Search code examples
c++regexpcre2

How to retrieve the captured substrings from a capturing group that may repeat?


I'm sorry I found it difficult to express this question with my poor English. So, let's go directly to a simple example.

Assume we have a subject string "apple:banana:cherry:durian". We want to match the subject and have $1, $2, $3 and $4 become "apple", "banana", "cherry" and "durian", respectively. The pattern I'm using is ^(\w+)(?::(.*?))*$, and $1 will be "apple" as expected. However, $2 will be "durian" instead of "banana".

Because the subject string to match doesn't need to be 4 items, for example, it could be "one:two:three", and $1 and $2 will be "one" and "three" respectively. Again, the middle item is missing.

What is the correct pattern to use in this case? By the way, I'm going to use PCRE2 in C++ codes, so there is no split, a Perl built-in function. Thanks.


Solution

  • If the input contains strictly items of interest separated by :, like item1:item2:item3, as the attempt in the question indicates, then you can use the regex pattern

    [^:]+
    

    which matches consecutive characters which are not :, so a substring up to the first :. That may need to capture as well, ([^:]+), depending on the overall approach. How to use this to get all such matches depends on the language.

    In C++ there are different ways to approach this. Using std::regex_iterator

    #include <string>
    #include <vector>
    #include <iterator>
    #include <regex>
    #include <iostream>
    
    int main()
    {
        std::string str{R"(one:two:three)"};
        std::regex r{R"([^:]+)"};
    
        std::vector<std::string> result{};
    
        auto it = std::sregex_iterator(str.begin(), str.end(), r);
        auto end = std::sregex_iterator();
        for(; it != end; ++it) {
            auto match = *it;
            result.push_back(match[0].str());
        }
    
        std::cout << "Input string: " << str << '\n';
        for(auto i : result)
            std::cout << i << '\n';
    }
    

    Prints as expected.

    One can also use std::regex_search, even as it returns at first match -- by iterating over the string to move the search start after every match

    #include <string>
    #include <regex>
    #include <iostream>
    
    int main()
    {
        std::string str{"one:two:three"};
        std::regex r{"[^:]+"};
    
        std::smatch res;
    
        std::string::const_iterator search_beg( str.cbegin() );
        while ( regex_search( search_beg, str.cend(), res, r ) )
        {
            std::cout << res[0] << '\n';  
            search_beg = res.suffix().first;
        }
        std::cout << '\n';
    }
    

    (With this string and regex we don't need the raw string literal so I've removed them here.)
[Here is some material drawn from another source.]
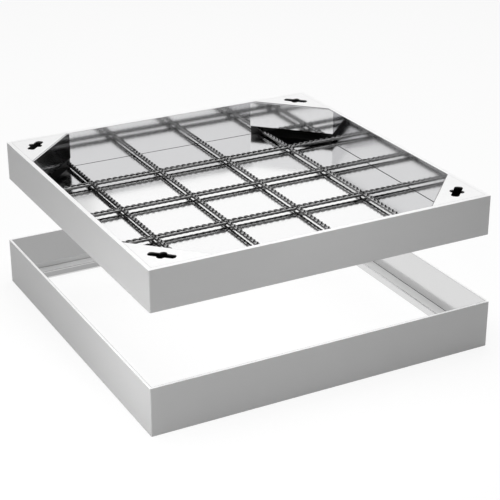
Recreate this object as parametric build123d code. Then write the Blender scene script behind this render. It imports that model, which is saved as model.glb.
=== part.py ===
"""Recessed paving cover of sheet steel, lifted clear of the square ground frame that it drops into.

The frame is four mitred walls with a seat angle along their foot. The cover is a tray for mortar
and paving: a floor plate, four mitred walls with a flat head turned in along the rim, a folded
corner plate with a lifting-key slot in each corner, and a one-level grid of reinforcing bars.

The origin is at the middle of the frame's underside, +X runs to the right along the front side,
+Y to the back and +Z up. All sizes are in millimetres.
"""

import os
from math import sqrt

from build123d import *

# Sheet and edges
SHEET = 2.0             # thickness of every sheet-steel piece
EDGE_RADIUS = 0.8       # radius of a dressed outer edge
HEAD_EDGE_RADIUS = 0.3  # radius of the inner edge of a head, fine enough to meet a corner plate
CREASE_RADIUS = 0.4     # inside radius of a fold
CORNER_RADIUS = 2.0     # dressed radius of an upright welded corner
SEAM_BREAK = 0.7        # bevel that leaves a thin seam line where a plate meets a wall

# Ground frame
FRAME_SIDE = 600.0      # outside, square
FRAME_HEIGHT = 80.0
FRAME_HEAD = 4.4        # width of the frame's top edge
SEAT_WIDTH = 20.5       # ledge under the cover, from the wall's inner face
SEAT_HEIGHT = 13.5      # top of the ledge above the ground

# Cover
COVER_GAP = 2.1         # running gap between the cover and the frame's head, each side
COVER_HEAD = 7.5        # width of the cover's rim
COVER_LIFT = 183.5      # how far the cover is held above its seat
FLOOR_SHEET = 2.0       # thickness of the floor plate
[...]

    This question was initially tagged with perl (with no c++), also with a mention of it in text; the original version of this answer referred to Perl with

    /([^:]+)/g
    

    The // are pattern delimiters. The /g "modifier" is for "global," to find all matches.

    When this expression is bound (=~) to a variable with a target string, or to a string literal or to an expression yielding a scalar, then the whole expression returns a list of matches when used in a context in which a list is expected. Thus it can be directly assigned to an array variable, where the list assignment itself provides the context

    my @captures = $string =~ /[^:]+/g;
    

    (when this is used literally as shown then the capturing () aren't needed)

    Assigning to an array provides this "list context." If the matching is used in a "scalar context," in which a single value is expected, like in the condition for an if test or being assigned to a scalar variable, then a single true/false is returned (usually 1 or '', empty string).